Die eigene Website und die App des ZVV, zu dem die VBZ wie die SZU gehören, seien auf Englisch verfügbar, genauso wie die Störungsmeldungen des ZVV im Internet. Auch dessen Hotline berate auf Englisch. Bei längerfristigen Umleitungen seien je nach örtlichen Gegebenheiten auch die orangen Info-Plakate zweisprachig ausgeführt.

Doch nicht alle wollen ihr Sprachangebot ausbauen – so etwa die Verkehrsbetriebe der Stadt Bern. «Wir informieren nicht auf Englisch und es ist auch nicht geplant, das einzuführen», sagt Bernmobil-Sprecher Rolf Meyer. Die Basler Verkehrs-Betriebe (BVB) sehen das gleich. Nur an Grossanlässen würden an neuralgischen Punkten Mitarbeitende eingesetzt, die Informationen auch auf Englisch weitergeben könnten, teilt ein Sprecher mit.

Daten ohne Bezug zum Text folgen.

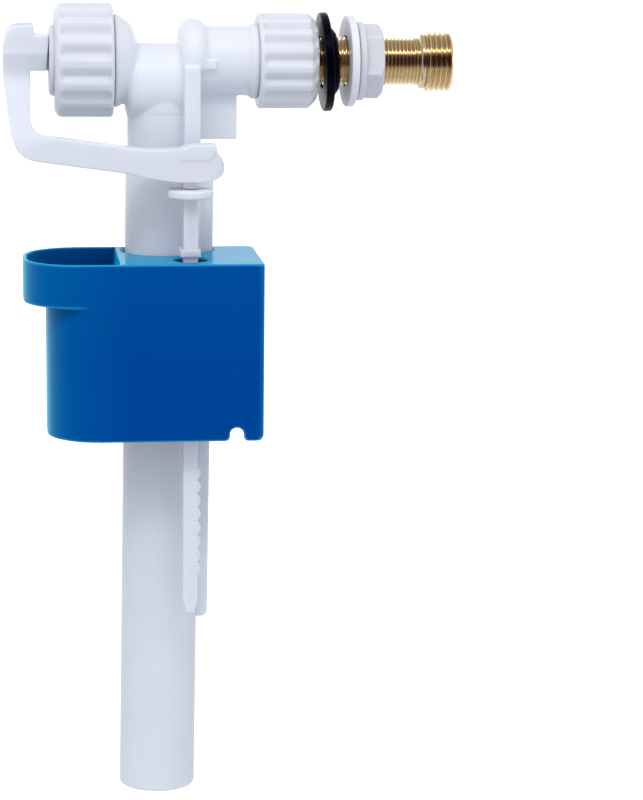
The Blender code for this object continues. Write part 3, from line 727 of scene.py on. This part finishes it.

Und wie sieht es bei den SBB aus? Ihre Regel ist, dass Anschlussdurchsagen in den Bahnhöfen Zürich HB und Genf auf Englisch gemacht werden. Für internationale Züge ertönen an den wichtigsten Bahnhöfen englische Durchsagen. In Zügen, die den Flughafen Zürich oder Flughafen Genf passieren, werden die Durchsagen ebenfalls auf Englisch ausgegeben. Dasselbe gilt für Durchsagen an den Bahnhöfen Genf Flughafen, Interlaken Ost, Interlaken West und Zürich Flughafen. Notfalldurchsagen werden immer auch auf Englisch gemacht. In der SBB-App wiederum erhalten Reisende alle Informationen auf Englisch, auch bei Störungen.